**WHAT IS REQUIRED:** Wherever a line below holds the word "import", copy that line.
>> Begin DATA PROVIDED
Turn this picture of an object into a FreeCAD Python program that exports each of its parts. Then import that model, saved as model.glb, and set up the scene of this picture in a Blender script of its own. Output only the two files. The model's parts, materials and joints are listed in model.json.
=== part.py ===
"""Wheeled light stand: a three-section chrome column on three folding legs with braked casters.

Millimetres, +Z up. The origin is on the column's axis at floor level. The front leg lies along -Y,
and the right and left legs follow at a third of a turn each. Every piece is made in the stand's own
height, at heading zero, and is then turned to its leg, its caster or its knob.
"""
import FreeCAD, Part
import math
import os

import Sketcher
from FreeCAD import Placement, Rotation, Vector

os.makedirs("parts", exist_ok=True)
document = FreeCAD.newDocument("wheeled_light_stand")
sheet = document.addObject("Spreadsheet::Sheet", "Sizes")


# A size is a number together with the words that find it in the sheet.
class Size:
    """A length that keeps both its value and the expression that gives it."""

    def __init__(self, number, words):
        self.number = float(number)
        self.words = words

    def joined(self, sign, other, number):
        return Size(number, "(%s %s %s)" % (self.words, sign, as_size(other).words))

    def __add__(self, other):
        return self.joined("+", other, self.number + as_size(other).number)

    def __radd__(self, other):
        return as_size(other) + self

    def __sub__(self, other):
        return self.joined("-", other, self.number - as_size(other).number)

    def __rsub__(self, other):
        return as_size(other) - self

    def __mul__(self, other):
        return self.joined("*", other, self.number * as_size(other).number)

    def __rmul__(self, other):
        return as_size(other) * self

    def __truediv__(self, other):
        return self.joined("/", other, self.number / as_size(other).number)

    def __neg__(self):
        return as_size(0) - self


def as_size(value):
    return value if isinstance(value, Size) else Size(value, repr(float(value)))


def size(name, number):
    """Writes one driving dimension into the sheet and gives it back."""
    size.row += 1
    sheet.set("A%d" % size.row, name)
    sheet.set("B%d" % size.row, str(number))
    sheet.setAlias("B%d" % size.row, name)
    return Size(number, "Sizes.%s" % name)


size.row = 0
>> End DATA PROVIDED
**RESPONSE BELOW:**
Turn this picture of an object into a FreeCAD Python program that exports each of its parts. Then import that model, saved as model.glb, and set up the scene of this picture in a Blender script of its own. Output only the two files. The model's parts, materials and joints are listed in model.json.
import FreeCAD, Part
import math
import os
import Sketcher
from FreeCAD import Placement, Rotation, Vector